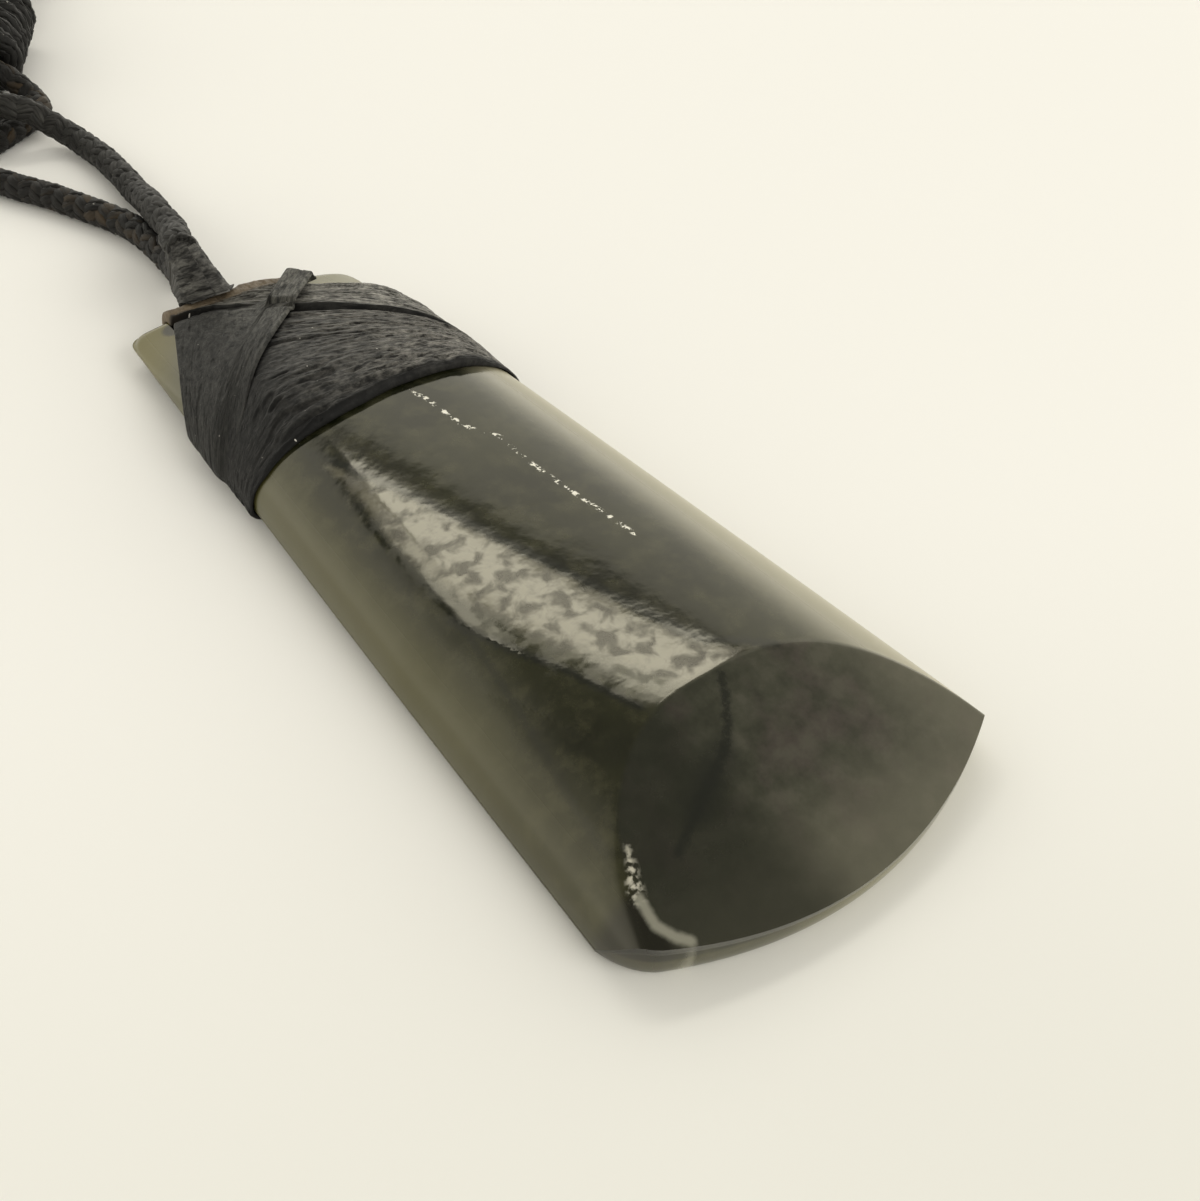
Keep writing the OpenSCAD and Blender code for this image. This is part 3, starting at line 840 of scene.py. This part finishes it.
def mark_layers(look, at):
    """The left corner's dark mark, a painted speckled glint with a pale strip and speck beside it, and the
    dotted line of painted highlights.
    """
    corner = look.times(look.smooth(at.x, -8.7, -9.2), look.smooth(at.y, 5.2, 4.2))
    # Painted highlights: a speckled glint at the left corner and a dotted line of tiny glints
    glint_at = look.plus(look.attribute("glint"), look.smooth(at.y, 4.6, 6.4, 0.0, 0.25))
    glint = look.times(look.smooth(glint_at, 0.5, 0.08),
                       look.smooth(look.noise(at.stone, 4.0, detail=4.0), 0.42, 0.62))
    strip_at = look.plus(look.attribute("strip"), look.times(at.fine, 0.12))
    highlight_dots = look.times(look.smooth(look.attribute("highlight_dots"), 0.20, 0.08),
                      look.smooth(look.noise(at.stone, 2.6, rough=0.65), 0.55, 0.6))
    return [(look.times(corner, 0.95), (0.004, 0.004, 0.002)),
            (glint, (0.50, 0.48, 0.40)),
            (look.smooth(strip_at, 0.12, 0.42, 0.9, 0.0), (0.24, 0.235, 0.19)),
            (look.smooth(look.attribute("speck"), 0.22, 0.1), (0.5, 0.47, 0.37)),
            (highlight_dots, (0.85, 0.83, 0.74))]


def end_light_layers(look, at):
    """Painted light at the ends: a pale rim at the cutting edge and pale ears at the poll as light showing
    through the thin stone, and painted shadow in the gap under the crescent.
    """
    rim = look.times(look.smooth(at.z, 1.42, 1.15), look.smooth(at.y, 5.0, 2.2))
    rim = look.times(rim, look.smooth(at.x, -5.5, 1.0, 0.25, 0.9))
    ear_tone = look.colour(look.smooth(at.x, -3.0, 3.0), (0.115, 0.10, 0.026), (0.13, 0.12, 0.058))
    return [(rim, (0.15, 0.138, 0.065)),
            (look.smooth(at.y, 48.0, 53.5), ear_tone),
            (look.smooth(look.attribute("crescent"), 0.9, 0.5), (0.003, 0.003, 0.003))]


def stone_roughness(look, at, cloud):
    """Glossy, and duller on both flanks and in the cloud."""
    left_of_cloud = look.times(look.smooth(look.attribute("cloud"), -2.6, -0.8),
                               look.smooth(look.attribute("cloud_edge"), 1.2, 2.6))
    dull = look.times(look.smooth(at.blotch, 0.60, 0.36, 0.0, 0.7), look.larger(cloud, left_of_cloud))
    flanks = look.larger(look.smooth(at.across, -0.72, -0.95), look.smooth(at.across, 0.45, 0.8))
    dull = look.times(look.larger(dull, flanks), at.off_bevel)
    return look.smooth(dull, 0.0, 1.0, *STONE_ROUGH)


def stone_relief(look, at):
    """Slight waves in the polish, flatter on the bevel, and the facet by the middle vein."""
    waves = look.plus(look.times(look.noise(at.stone, 1.3, detail=2.0, rough=0.45), 0.30),
                      look.times(look.noise(at.stone, 0.4, detail=1.0), 0.45))
    waves = look.times(waves, look.minus(1.0, look.times(at.bevel, 0.75)))
    return look.plus(waves, look.times(look.attribute("facet"), FACET_LEAN))


def nephrite_material():
    """Dark green stone with a glossy polish, a pale cloud that is partly painted reflection, dark veins, and
    thin translucent corners, ears and sides whose paleness is painted light.
    """
    look = Shader("polished_greenstone")
    at = stone_fields(look)
    cloud = cloud_and_reflection_share(look, at)
    # The cloud's pale colour, partly a painted reflection of the key light
    pale = look.colour(look.smooth(at.blotch, 0.34, 0.62), (0.022, 0.019, 0.012), (0.105, 0.098, 0.070))
    tone = look.colour(at.bevel, ground_tone(look, at), bevel_tone(look, at))
    tone = look.layers(tone, [(cloud, pale)] + vein_layers(look, at) + flank_light_layers(look, at)
                       + mark_layers(look, at) + end_light_layers(look, at))
    return look.finish(Base_Color=tone, Roughness=stone_roughness(look, at, cloud), IOR=1.61,
                       Specular_Tint=(1.0, 0.96, 0.80, 1.0), Subsurface_Weight=0.06,
                       Subsurface_Scale=1.2 * MM, Subsurface_Radius=(0.9, 1.0, 0.6),
                       Normal=look.bump(stone_relief(look, at), 0.021))


def add_stone():
    points, faces = stone_mesh()
    piece = add_mesh("toki_blade_stone", laid(points), faces, nephrite_material(), stone_values(points))
    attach(piece, BODY)
    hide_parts("toki_blade")


# Binding: each band is a closed skin, and its outer face rises in uneven threads

def lattice(u, v, seed):
    """Seeded noise from 0 to 1 over a grid of unit cells."""
    iu, iv = np.floor(u), np.floor(v)
    fu, fv = ease(u - iu), ease(v - iv)

    def corner(a, b):
        return np.mod(np.sin(a * 127.1 + b * 311.7 + seed * 74.7) * 43758.5453, 1.0)
    low = mix(corner(iu, iv), corner(iu + 1, iv), fu)
    high = mix(corner(iu, iv + 1), corner(iu + 1, iv + 1), fu)
    return mix(low, high, fv)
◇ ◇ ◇
Only the lines from the beginning of the material to the line containing "(highlight_dots, (0.85, 0.83, 0.74))]" should be echoed, verbatim and in full.

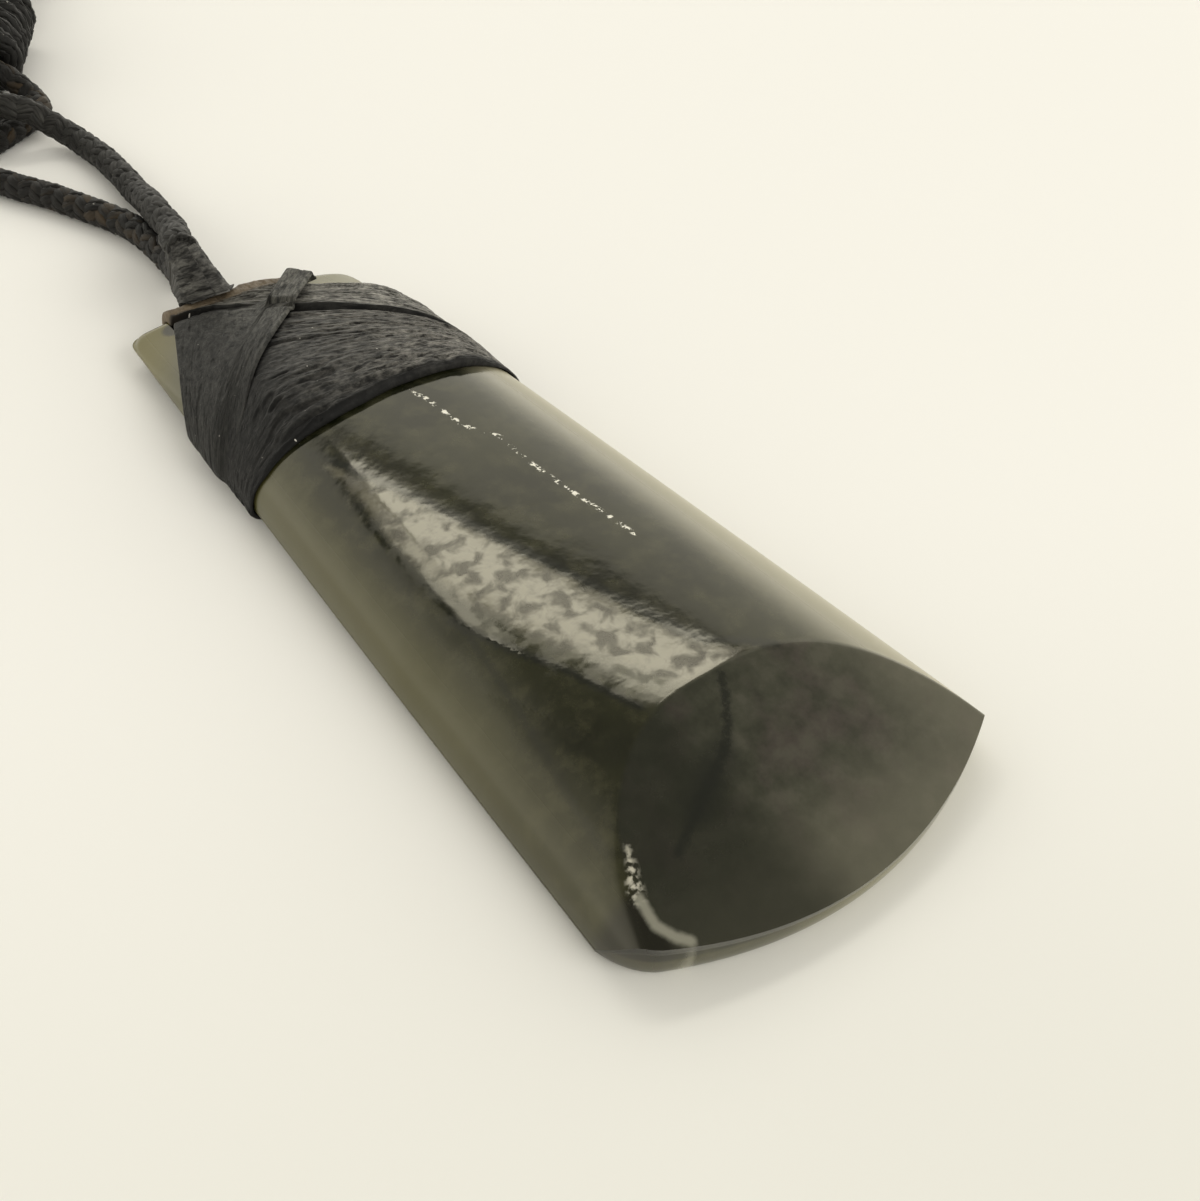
Keep writing the OpenSCAD and Blender code for this image. This is part 3, starting at line 840 of scene.py. This part finishes it.
def mark_layers(look, at):
    """The left corner's dark mark, a painted speckled glint with a pale strip and speck beside it, and the
    dotted line of painted highlights.
    """
    corner = look.times(look.smooth(at.x, -8.7, -9.2), look.smooth(at.y, 5.2, 4.2))
    # Painted highlights: a speckled glint at the left corner and a dotted line of tiny glints
    glint_at = look.plus(look.attribute("glint"), look.smooth(at.y, 4.6, 6.4, 0.0, 0.25))
    glint = look.times(look.smooth(glint_at, 0.5, 0.08),
                       look.smooth(look.noise(at.stone, 4.0, detail=4.0), 0.42, 0.62))
    strip_at = look.plus(look.attribute("strip"), look.times(at.fine, 0.12))
    highlight_dots = look.times(look.smooth(look.attribute("highlight_dots"), 0.20, 0.08),
                      look.smooth(look.noise(at.stone, 2.6, rough=0.65), 0.55, 0.6))
    return [(look.times(corner, 0.95), (0.004, 0.004, 0.002)),
            (glint, (0.50, 0.48, 0.40)),
            (look.smooth(strip_at, 0.12, 0.42, 0.9, 0.0), (0.24, 0.235, 0.19)),
            (look.smooth(look.attribute("speck"), 0.22, 0.1), (0.5, 0.47, 0.37)),
            (highlight_dots, (0.85, 0.83, 0.74))]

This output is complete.